> Given task
Nothing may be dropped or altered: reproduce all the data.

-*-

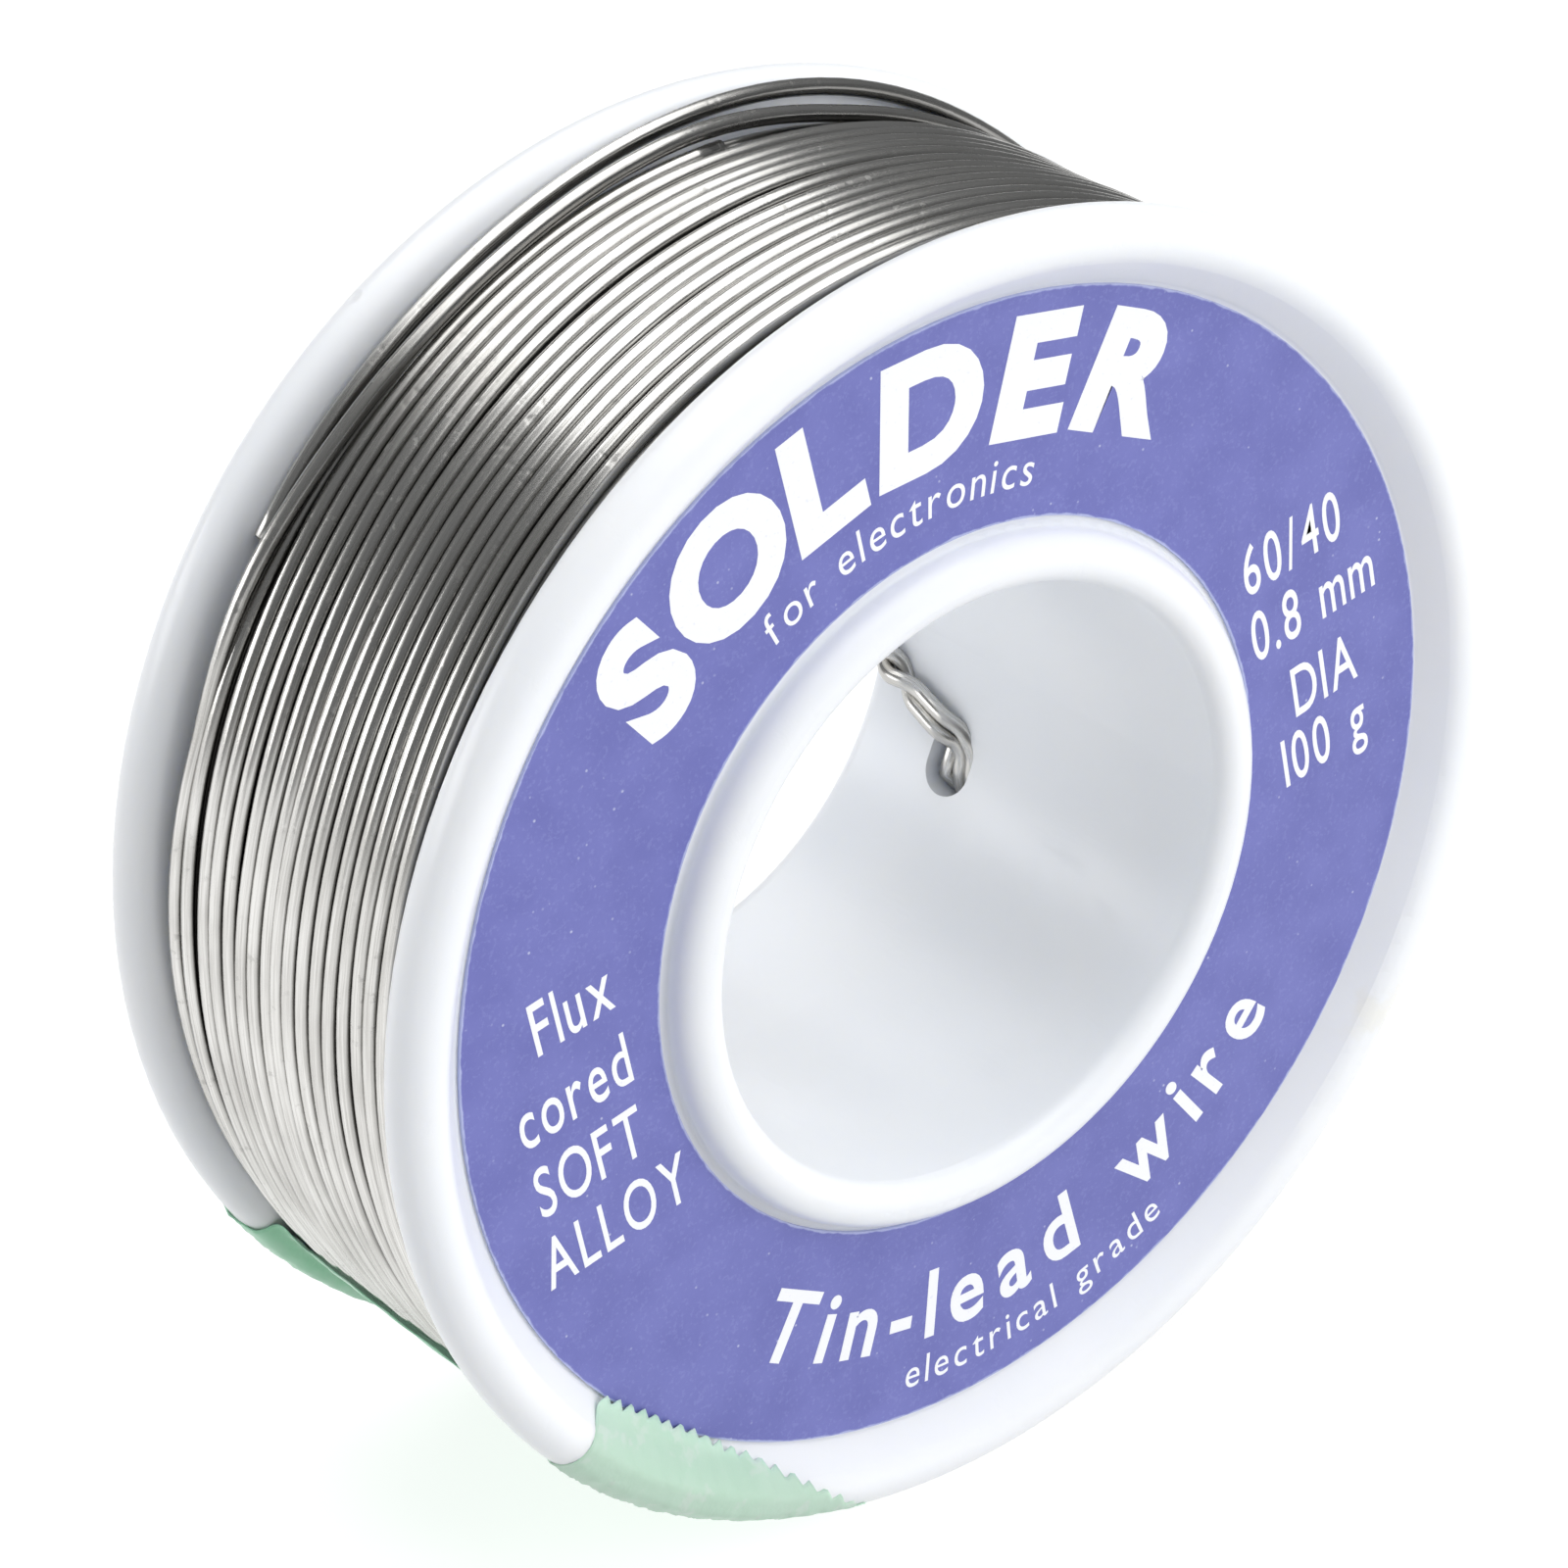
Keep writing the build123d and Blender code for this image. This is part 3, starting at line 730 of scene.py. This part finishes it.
def lay_letter(points, faces, at, up, right):
    """A letter's flat points on the label's face, as a thin closed plate."""
    flat = at[None, :] + points[:, :1] * right[None, :] + points[:, 1:2] * up[None, :]
    place = np.stack([flat[:, 0], np.full(len(flat), LABEL_FACE_Y + INK_SUNK), flat[:, 1]], -1)
    front = place - [0, INK_THICK, 0]
    n = len(place)
    used = {}
    for f in faces:
        for a, b in zip(f, f[1:] + f[:1]):
            used[(a, b)] = used.get((b, a), 0) + 1
    rim = [(a, b) for (a, b) in used if (b, a) not in used]
    solid = [tuple(f) for f in faces] + [tuple(n + i for i in reversed(f)) for f in faces]
    solid += [(b, a, n + a, n + b) for a, b in rim]
    return np.concatenate([front, place]), solid, np.zeros((2 * n, 2))


def arc_words(text, height, r, angles, bold, narrow, gap=0.0, inward=False, slant=0.0):
    """Letters round an arc of radius r, with their feet outwards if inward. angles gives each
    letter's place, or the middle of the word, whose letters are then spaced by gap."""
    letters = glyphs(text, height, bold, narrow, slant)
    if np.ndim(angles) == 0:
        total = sum(w + gap for *_, w in letters) - gap
        run, places = -total / 2, []
        for *_, w in letters:
            places.append(run + w / 2)
            run += w + gap
        sign = -1 if inward else 1
        angles = [angles + sign * math.degrees(p / r) for p in places]
    parts = []
    for (points, faces, middle, _), angle in zip(letters, angles):
        if len(points) == 0:
            continue
        out = np.array([math.sin(math.radians(angle)), math.cos(math.radians(angle))])
        side = np.array([out[1], -out[0]])
        up, right = (-out, -side) if inward else (out, side)
        centred = points - [middle, height / 2, 0]
        parts.append(lay_letter(centred, faces, out * r, up, right))
    return parts


def line_words(text, at_angle):
    """A straight line of letters, centred on a point and level with the label."""
    height, bold, narrow, gap = 2.60, 0.006, 0.60, 0.30
    up = np.array([math.sin(math.radians(LABEL_TURN)), math.cos(math.radians(LABEL_TURN))])
    right = np.array([up[1], -up[0]])
    centre = BLOCK_R * np.array([math.sin(math.radians(at_angle)), math.cos(math.radians(at_angle))])
    letters = glyphs(text, height, bold, narrow)
    total = sum(w + gap for *_, w in letters) - gap
    run, parts = -total / 2, []
    for points, faces, middle, w in letters:
        if len(points):
            centred = points - [middle, height / 2, 0]
            parts.append(lay_letter(centred, faces, centre + right * (run + w / 2), up, right))
        run += w + gap
    return parts


HEADLINE_ANGLES = (-48.0, -34.0, -20.8, -6.0, 8.4, 21.9)
RIGHT_LINES = [("60/40", 61.0), ("0.8 mm", 70.8), ("DIA", 81.9), ("100 g", 90.9)]
LEFT_LINES = [("Flux", -85.0), ("cored", -96.0), ("SOFT", -106.1), ("ALLOY", -116.1)]


def make_print():
    """Generic lettering in the built-in font."""
    pieces = {
        "label_headline": arc_words("SOLDER", 5.6, 23.2, HEADLINE_ANGLES, 0.050, 1.08, slant=0.10),
        "label_small_line": arc_words("for electronics", 1.55, 18.7, -12.5, 0.0, 0.92, 0.30, slant=0.1),
        "label_right_lines": [letter for line in RIGHT_LINES for letter in line_words(*line)],
        "label_left_lines": [letter for line in LEFT_LINES for letter in line_words(*line)],
        "label_footer": arc_words("Tin-lead wire", 3.5, 20.9, 168.5, 0.018, 0.90, 0.80, inward=True),
        "label_footnote": arc_words("electrical grade", 1.5, 24.3, 169.0, 0.0, 0.92, 0.35, inward=True),
    }
    for name, parts in pieces.items():
        verts, faces, _ = join(parts)
        piece = new_piece(name, verts, faces, INK, smooth=False)


# ---- floor and light ------------------------------------------------------------------------
def make_stage():
    n = Nodes("pale_floor")
    tint = n.mix(n.ramp(n.noise(6.0, 2.0), 0.3, 0.7), (0.34, 0.34, 0.34), (0.36, 0.36, 0.36))
    path = n.add("ShaderNodeLightPath")
    glow = n.ramp(path.outputs["Is Diffuse Ray"], 0.0, 1.0, 0.80, 0.34)
    n.set(Base_Color=tint, Roughness=0.9, Emission_Strength=glow)
    n.shader.inputs["Emission Color"].default_value = (1, 1, 1, 1)
    n.shader.inputs["Specular IOR Level"].default_value = 0.1
    reach = 4.0
    z = FLOOR_Z * MM - 0.0001
    corners = [(-reach, -reach, z), (reach, -reach, z), (reach, reach, z), (-reach, reach, z)]
    mesh = bpy.data.meshes.new("floor")
    mesh.from_pydata(corners, [], [(0, 1, 2, 3)])
    mesh.materials.append(n.material)
    floor = bpy.data.objects.new("floor", mesh)
    scene.collection.objects.link(floor)


def soft_box(name, at, target, size, power, glossy=True):
    """An area light. glossy says whether it shows in reflections."""
    data = bpy.data.lights.new(name, "AREA")
    data.shape = "RECTANGLE"
    data.size, data.size_y = size
    data.energy = power
    light = bpy.data.objects.new(name, data)
    scene.collection.objects.link(light)
    light.location = at
    light.rotation_mode = "QUATERNION"
    light.rotation_quaternion = (Vector(target) - Vector(at)).to_track_quat("-Z", "Y")
    light.visible_camera = False
    light.visible_glossy = glossy


def make_light():
    world = bpy.data.worlds.new("studio")
    scene.world = world
    world.use_nodes = True
    tree = world.node_tree
    room = tree.nodes["Background"]
    room.inputs["Color"].default_value = (0.96, 0.98, 1.0, 1)
    room.inputs["Strength"].default_value = 0.16
    backdrop = tree.nodes.new("ShaderNodeBackground")
    backdrop.inputs["Color"].default_value = (1, 1, 1, 1)
    seen = tree.nodes.new("ShaderNodeLightPath")
    choose = tree.nodes.new("ShaderNodeMixShader")
    tree.links.new(seen.outputs["Is Camera Ray"], choose.inputs[0])
    tree.links.new(room.outputs[0], choose.inputs[1])
    tree.links.new(backdrop.outputs[0], choose.inputs[2])
    tree.links.new(choose.outputs[0], tree.nodes["World Output"].inputs[0])
    soft_box("overhead_box", (0.065, 0.06, 0.55), (0.065, 0.06, 0.0), (0.57, 1.20), 4.4)
    soft_box("left_strip", (-0.68, 0.46, 0.19), (0, 0, 0), (0.66, 0.24), 2.1)
    soft_box("front_fill", (0.42, -0.84, 0.36), (0, 0, 0), (0.60, 0.60), 6.3, glossy=False)
    scene.view_settings.view_transform = "Standard"
    scene.view_settings.look = "None"
    scene.view_settings.exposure = 0.0
    scene.view_settings.gamma = 1.0


# ---- build ----------------------------------------------------------------------------------
make_camera()
make_stage()
make_light()
repaint("spool", PLASTIC)
repaint("front_label", LABEL)
# the buried CAD layers get the darker copy of the solder, as painted shade
for number in range(2, 15):
    repaint(f"wire_layer_{number:02d}", BURIED_SHADED)
outer_layers = wind_spool()
make_outer_end(outer_layers)
make_start_tail()
make_tape()
make_print()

-*-

> The completed task
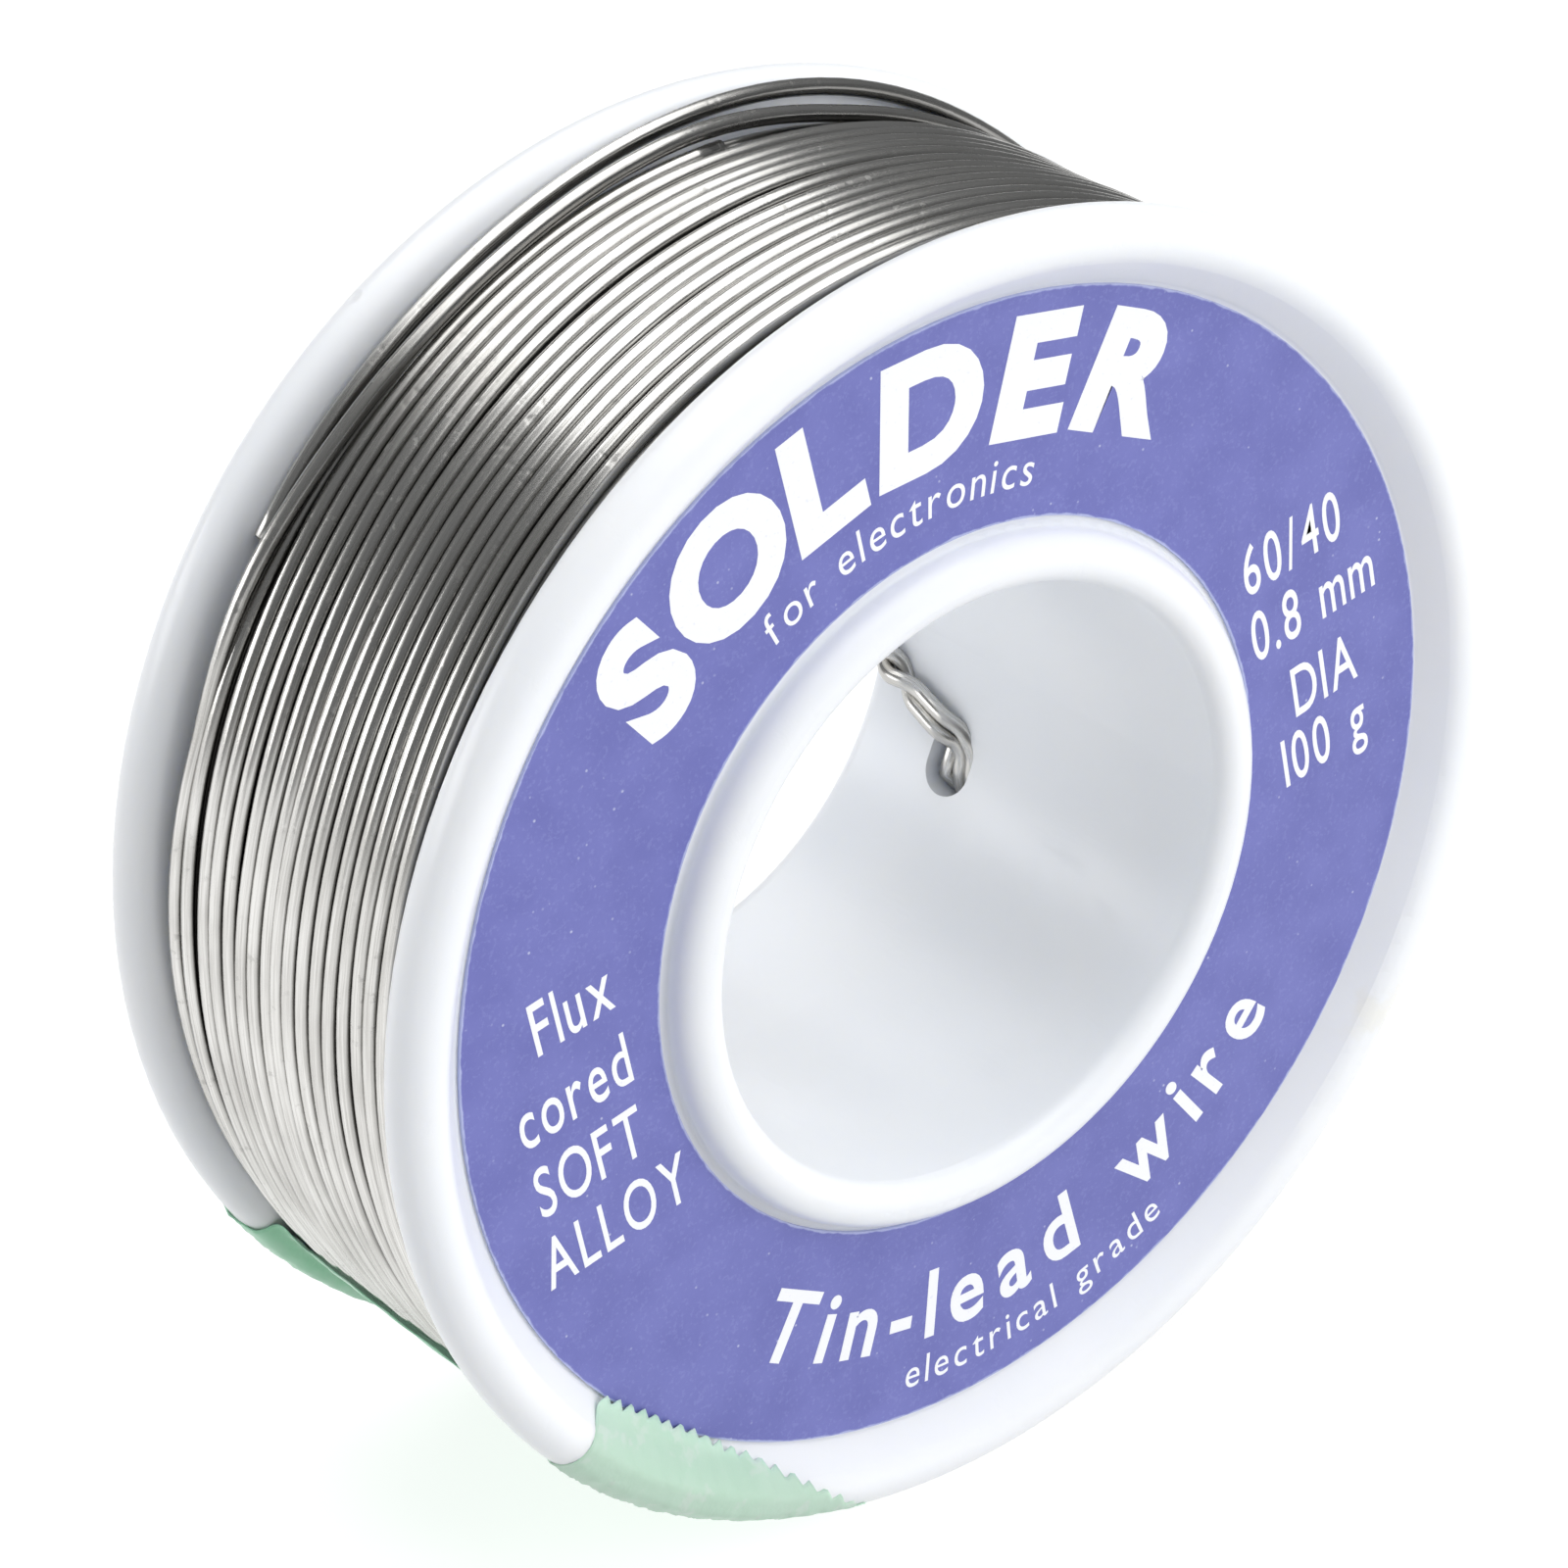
Keep writing the build123d and Blender code for this image. This is part 3, starting at line 730 of scene.py. This part finishes it.
def lay_letter(points, faces, at, up, right):
    """A letter's flat points on the label's face, as a thin closed plate."""
    flat = at[None, :] + points[:, :1] * right[None, :] + points[:, 1:2] * up[None, :]
    place = np.stack([flat[:, 0], np.full(len(flat), LABEL_FACE_Y + INK_SUNK), flat[:, 1]], -1)
    front = place - [0, INK_THICK, 0]
    n = len(place)
    used = {}
    for f in faces:
        for a, b in zip(f, f[1:] + f[:1]):
            used[(a, b)] = used.get((b, a), 0) + 1
    rim = [(a, b) for (a, b) in used if (b, a) not in used]
    solid = [tuple(f) for f in faces] + [tuple(n + i for i in reversed(f)) for f in faces]
    solid += [(b, a, n + a, n + b) for a, b in rim]
    return np.concatenate([front, place]), solid, np.zeros((2 * n, 2))


def arc_words(text, height, r, angles, bold, narrow, gap=0.0, inward=False, slant=0.0):
    """Letters round an arc of radius r, with their feet outwards if inward. angles gives each
    letter's place, or the middle of the word, whose letters are then spaced by gap."""
    letters = glyphs(text, height, bold, narrow, slant)
    if np.ndim(angles) == 0:
        total = sum(w + gap for *_, w in letters) - gap
        run, places = -total / 2, []
        for *_, w in letters:
            places.append(run + w / 2)
            run += w + gap
        sign = -1 if inward else 1
        angles = [angles + sign * math.degrees(p / r) for p in places]
    parts = []
    for (points, faces, middle, _), angle in zip(letters, angles):
        if len(points) == 0:
            continue
        out = np.array([math.sin(math.radians(angle)), math.cos(math.radians(angle))])
        side = np.array([out[1], -out[0]])
        up, right = (-out, -side) if inward else (out, side)
        centred = points - [middle, height / 2, 0]
        parts.append(lay_letter(centred, faces, out * r, up, right))
    return parts


def line_words(text, at_angle):
    """A straight line of letters, centred on a point and level with the label."""
    height, bold, narrow, gap = 2.60, 0.006, 0.60, 0.30
    up = np.array([math.sin(math.radians(LABEL_TURN)), math.cos(math.radians(LABEL_TURN))])
    right = np.array([up[1], -up[0]])
    centre = BLOCK_R * np.array([math.sin(math.radians(at_angle)), math.cos(math.radians(at_angle))])
    letters = glyphs(text, height, bold, narrow)
    total = sum(w + gap for *_, w in letters) - gap
    run, parts = -total / 2, []
    for points, faces, middle, w in letters:
        if len(points):
            centred = points - [middle, height / 2, 0]
            parts.append(lay_letter(centred, faces, centre + right * (run + w / 2), up, right))
        run += w + gap
    return parts


HEADLINE_ANGLES = (-48.0, -34.0, -20.8, -6.0, 8.4, 21.9)
RIGHT_LINES = [("60/40", 61.0), ("0.8 mm", 70.8), ("DIA", 81.9), ("100 g", 90.9)]
LEFT_LINES = [("Flux", -85.0), ("cored", -96.0), ("SOFT", -106.1), ("ALLOY", -116.1)]


def make_print():
    """Generic lettering in the built-in font."""
    pieces = {
        "label_headline": arc_words("SOLDER", 5.6, 23.2, HEADLINE_ANGLES, 0.050, 1.08, slant=0.10),
        "label_small_line": arc_words("for electronics", 1.55, 18.7, -12.5, 0.0, 0.92, 0.30, slant=0.1),
        "label_right_lines": [letter for line in RIGHT_LINES for letter in line_words(*line)],
        "label_left_lines": [letter for line in LEFT_LINES for letter in line_words(*line)],
        "label_footer": arc_words("Tin-lead wire", 3.5, 20.9, 168.5, 0.018, 0.90, 0.80, inward=True),
        "label_footnote": arc_words("electrical grade", 1.5, 24.3, 169.0, 0.0, 0.92, 0.35, inward=True),
    }
    for name, parts in pieces.items():
        verts, faces, _ = join(parts)
        piece = new_piece(name, verts, faces, INK, smooth=False)


# ---- floor and light ------------------------------------------------------------------------
def make_stage():
    n = Nodes("pale_floor")
    tint = n.mix(n.ramp(n.noise(6.0, 2.0), 0.3, 0.7), (0.34, 0.34, 0.34), (0.36, 0.36, 0.36))
    path = n.add("ShaderNodeLightPath")
    glow = n.ramp(path.outputs["Is Diffuse Ray"], 0.0, 1.0, 0.80, 0.34)
    n.set(Base_Color=tint, Roughness=0.9, Emission_Strength=glow)
    n.shader.inputs["Emission Color"].default_value = (1, 1, 1, 1)
    n.shader.inputs["Specular IOR Level"].default_value = 0.1
    reach = 4.0
    z = FLOOR_Z * MM - 0.0001
    corners = [(-reach, -reach, z), (reach, -reach, z), (reach, reach, z), (-reach, reach, z)]
    mesh = bpy.data.meshes.new("floor")
    mesh.from_pydata(corners, [], [(0, 1, 2, 3)])
    mesh.materials.append(n.material)
    floor = bpy.data.objects.new("floor", mesh)
    scene.collection.objects.link(floor)


def soft_box(name, at, target, size, power, glossy=True):
    """An area light. glossy says whether it shows in reflections."""
    data = bpy.data.lights.new(name, "AREA")
    data.shape = "RECTANGLE"
    data.size, data.size_y = size
    data.energy = power
    light = bpy.data.objects.new(name, data)
    scene.collection.objects.link(light)
    light.location = at
    light.rotation_mode = "QUATERNION"
    light.rotation_quaternion = (Vector(target) - Vector(at)).to_track_quat("-Z", "Y")
    light.visible_camera = False
    light.visible_glossy = glossy


def make_light():
    world = bpy.data.worlds.new("studio")
    scene.world = world
    world.use_nodes = True
    tree = world.node_tree
    room = tree.nodes["Background"]
    room.inputs["Color"].default_value = (0.96, 0.98, 1.0, 1)
    room.inputs["Strength"].default_value = 0.16
    backdrop = tree.nodes.new("ShaderNodeBackground")
    backdrop.inputs["Color"].default_value = (1, 1, 1, 1)
    seen = tree.nodes.new("ShaderNodeLightPath")
    choose = tree.nodes.new("ShaderNodeMixShader")
    tree.links.new(seen.outputs["Is Camera Ray"], choose.inputs[0])
    tree.links.new(room.outputs[0], choose.inputs[1])
    tree.links.new(backdrop.outputs[0], choose.inputs[2])
    tree.links.new(choose.outputs[0], tree.nodes["World Output"].inputs[0])
    soft_box("overhead_box", (0.065, 0.06, 0.55), (0.065, 0.06, 0.0), (0.57, 1.20), 4.4)
    soft_box("left_strip", (-0.68, 0.46, 0.19), (0, 0, 0), (0.66, 0.24), 2.1)
    soft_box("front_fill", (0.42, -0.84, 0.36), (0, 0, 0), (0.60, 0.60), 6.3, glossy=False)
    scene.view_settings.view_transform = "Standard"
    scene.view_settings.look = "None"
    scene.view_settings.exposure = 0.0
    scene.view_settings.gamma = 1.0


# ---- build ----------------------------------------------------------------------------------
make_camera()
make_stage()
make_light()
repaint("spool", PLASTIC)
repaint("front_label", LABEL)
# the buried CAD layers get the darker copy of the solder, as painted shade
for number in range(2, 15):
    repaint(f"wire_layer_{number:02d}", BURIED_SHADED)
outer_layers = wind_spool()
make_outer_end(outer_layers)
make_start_tail()
make_tape()
make_print()